Johnson: The ongoing in-house training gives your customers a chance to send staff later. If, for example, the person that received the equipment and the initial training got promoted or shifted to a different job or something like that, customers can still train somebody new by sending them to your course.

Nemeth: We train people all the time that move on or move up; it’s one of the biggest challenges. The number one request we get on a regular basis is about additional training for new people. We’d like them to come to the office for those classes when they can.

Johnson: Is training free?

Fischthal: At the end of the day, the customer invested in a relationship with Koh Young, so we want them to succeed. As Dave mentioned, when a customer buys an SPI or AOI, we will train them. We’ll be onsite for installation and training that first week, and then we will come back. We can provide a second session to answer questions that arise after using the equipment. Of course, they have access to our help desk whenever needed to answer questions. Additionally, we offer advanced training classes either onsite or in one of our locations. But if somebody just needs to get new hires brought up on board, then we like to bring in a trainer and have that be a paid class. The paid model ensures that they’ll engage with the material, that they have some skin in the game.

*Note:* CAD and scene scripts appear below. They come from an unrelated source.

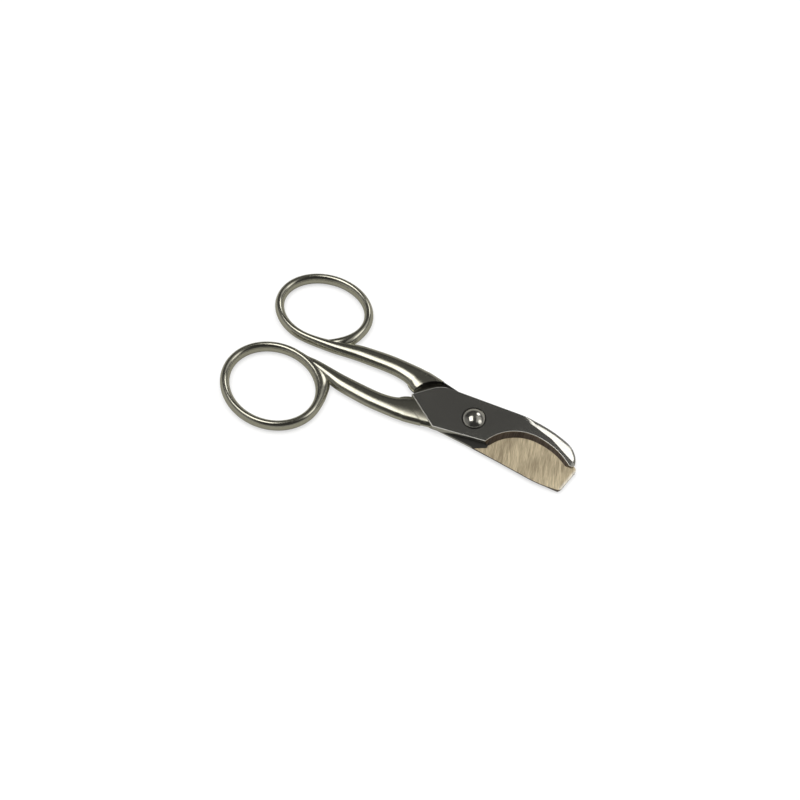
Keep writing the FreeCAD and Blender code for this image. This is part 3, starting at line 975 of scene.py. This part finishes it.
profile = rivet_profile()
around = [2 * math.pi * step / TURNS for step in range(TURNS)]
rings = [[(r * math.cos(angle), r * math.sin(angle), z) for angle in around] for r, z, _ in profile]
edges = [[edge] * TURNS for *_, edge in profile]
rivet_mesh = skin("rivet", rings, {"edge": edges}, [rivet_metal])
piece("domed_rivet", [rivet_mesh], "back", "pivot_rivet", "rivet")

# %% [markdown]
# ## Stage, light and camera
# Polished metal shows the room more than itself. One broad soft box hangs over the left side,
# a weaker panel hangs over the right, two small lamps are ahead and at the right, and the rest
# of the room is dim, so the flats go dark and the rounded bars get one clean bright line. The
# lights are painted into the world with soft ends, and a lamp that metal doesn't mirror keeps
# the pale floor bright. The floor also glows where the camera sees it, so the shadow under the
# part stays faint, while metal mirrors a darker floor.

# %% Floor
FLOOR_GAP = 0.00006  # metres under the rest plane
bpy.ops.mesh.primitive_plane_add(size=6.0, location=(0, 0, -FLOOR_GAP))
floor = bpy.context.object
floor.name = "floor"
paper = bpy.data.materials.new("pale floor")
paper.use_nodes = True
sheet = paper.node_tree
sheet.nodes.clear()
GLARE_SHARE = 0.6
lit = node(sheet, "ShaderNodeBsdfDiffuse", {"Color": (0.93, 0.93, 0.93, 1)})
glare = node(sheet, "ShaderNodeEmission", {"Color": (1.0, 1.0, 1.0, 1), "Strength": 1.0})
seen = node(sheet, "ShaderNodeMixShader", {0: GLARE_SHARE, 1: lit.outputs[0], 2: glare.outputs[0]})
mirrored = node(sheet, "ShaderNodeBsdfDiffuse", {"Color": (0.31, 0.305, 0.27, 1)})
path_kind = node(sheet, "ShaderNodeLightPath")
mixed = node(sheet, "ShaderNodeMixShader", {
    0: path_kind.outputs["Is Glossy Ray"], 1: seen.outputs[0], 2: mirrored.outputs[0],
})
node(sheet, "ShaderNodeOutputMaterial", {"Surface": mixed.outputs[0]})
floor.data.materials.append(paper)
print("floor is", tuple(floor.dimensions)[:2], "m")

# %% Room light
AZIMUTH = math.radians(26.8)  # the camera's turn round the part; the lights keep to its view
RIGHT = Vector((math.cos(AZIMUTH), math.sin(AZIMUTH), 0))
AWAY = Vector((-math.sin(AZIMUTH), math.cos(AZIMUTH), 0))
room = bpy.data.worlds.new("soft room")
room.use_nodes = True
bpy.context.scene.world = room
sky = room.node_tree
sky.nodes.clear()
looking = node(sky, "ShaderNodeTexCoord").outputs["Generated"]


def toward(direction):
    return vector_maths(sky, "DOT_PRODUCT", looking, tuple(direction), result="Value")


height = maths(sky, "MAXIMUM", toward((0, 0, 1)), 0.02)
rightward = maths(sky, "DIVIDE", toward(RIGHT), height)
forward = maths(sky, "DIVIDE", toward(AWAY), height)


def panel(across, along, blur=0.06):
    """A soft-edged rectangle on the ceiling; the ranges are distances over height."""
    together = None
    for distance, (near, far) in ((rightward, across), (forward, along)):
        rising = eased(sky, distance, near - blur, near + blur)
        falling = eased(sky, distance, far - blur, far + blur, 1.0, 0.0)
        together = maths(sky, "MULTIPLY", together, rising) if together else rising
        together = maths(sky, "MULTIPLY", together, falling)
    return together


def glow(azimuth, elevation, inner, outer):
    """A round soft light; azimuth is 0 straight ahead and 90 at the right, and the sizes are
    half angles, all in degrees."""
    azimuth, elevation, inner, outer = (math.radians(angle) for angle in (azimuth, elevation, inner, outer))
    way = (RIGHT * math.sin(azimuth) + AWAY * math.cos(azimuth)) * math.cos(elevation)
    way += Vector((0, 0, math.sin(elevation)))
    return eased(sky, toward(way), math.cos(outer), math.cos(inner))


lights = [
    (panel((-0.66, -0.15), (-0.26, 0.42)), 2.3),  # the broad soft box
    (panel((0.36, 1.6), (-0.5, 0.6), 0.12), 0.38),  # the weaker panel at the right
    (glow(38, 34, 7, 13), 2.2),  # the small lamp ahead, a little to the right
    (glow(108, 38, 9, 18), 1.1),  # the small lamp at the right
    (glow(0, 60, 16, 38), 0.045),  # a faint lift for the flats
    (eased(sky, toward((0, 0, 1)), 0.12, 0.36, 1.0, 0.0), 0.24),  # pale walls near the floor
    (glow(-100, 12, 20, 50), 0.16),  # brighter wall at the left
    (glow(75, 12, 20, 50), 0.08),  # and at the right
]
strength = 0.04  # the dim rest of the room
for shape, power in lights:
    strength = maths(sky, "MULTIPLY_ADD", shape, power, strength)
pale = node(sky, "ShaderNodeLightPath").outputs["Is Camera Ray"]
strength = node(sky, "ShaderNodeMix", {0: pale, 2: strength, 3: 1.0}).outputs[0]
background = node(sky, "ShaderNodeBackground", {"Color": (1.0, 0.985, 0.95, 1), "Strength": strength})
node(sky, "ShaderNodeOutputWorld", {"Surface": background.outputs[0]})
overhead = bpy.data.lights.new("overhead", "AREA")
overhead.shape = "DISK"
overhead.size = 1.2
overhead.energy = 15.0
lamp = bpy.data.objects.new("overhead", overhead)
lamp.location = (0.0, 0.0, 1.2)
lamp.visible_glossy = False
bpy.context.scene.collection.objects.link(lamp)
print("room light set")

# %% Camera
ELEVATION = math.radians(60.0)
DISTANCE = 0.310
TARGET = Vector((-0.02314, -0.00331, 0.00203))
back_way = -AWAY * math.cos(ELEVATION) + Vector((0, 0, math.sin(ELEVATION)))
lens = bpy.data.cameras.new("camera")
lens.sensor_width = 36.0
lens.lens = 45.74
lens.clip_start = 0.01
lens.clip_end = 20.0
camera = bpy.data.objects.new("camera", lens)
camera.location = TARGET + back_way * DISTANCE
camera.rotation_mode = "QUATERNION"
camera.rotation_quaternion = (-back_way).to_track_quat("-Z", "Y")
bpy.context.scene.collection.objects.link(camera)
bpy.context.scene.camera = camera
bpy.context.scene.view_settings.view_transform = "Standard"
bpy.context.scene.view_settings.look = "None"
print("camera at", [round(value / MM, 1) for value in camera.location], "mm")
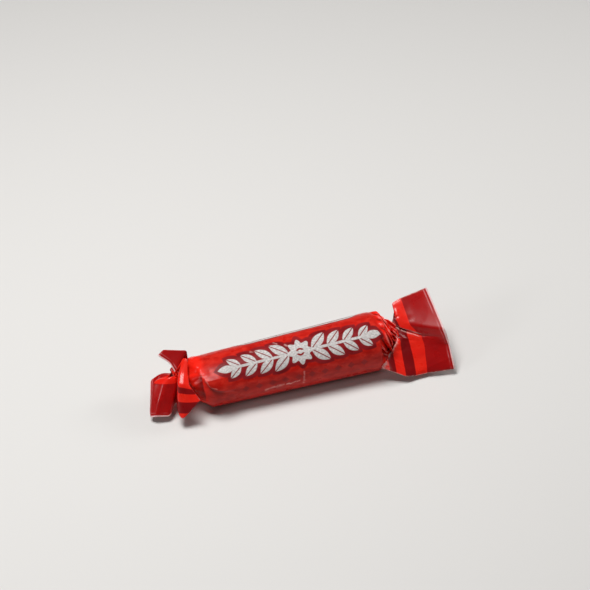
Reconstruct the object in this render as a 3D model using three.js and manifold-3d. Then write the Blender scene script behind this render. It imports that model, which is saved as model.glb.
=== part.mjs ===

If we just constantly give handouts, a free training that they know they can get anytime they need it, they don’t pay that much attention. We want to make sure they understand that there’s value in what we’re doing, and it costs us money to get a guy out there. We’re asking folks to please be invested in it.

Nemeth: This also highlights the need for there to be a real subject matter champion. You really want a few people onsite that are ready to own this process. If we just move people around and no one really cares that much about it, it becomes costly having to retrain established people or train new people.

Johnson: Finding a way to train a trainer at the customer facility is cost-effective for everyone.

Fischthal: Yes, the “train the trainer” approach is always helpful, especially if the customer is going to have multiple lines.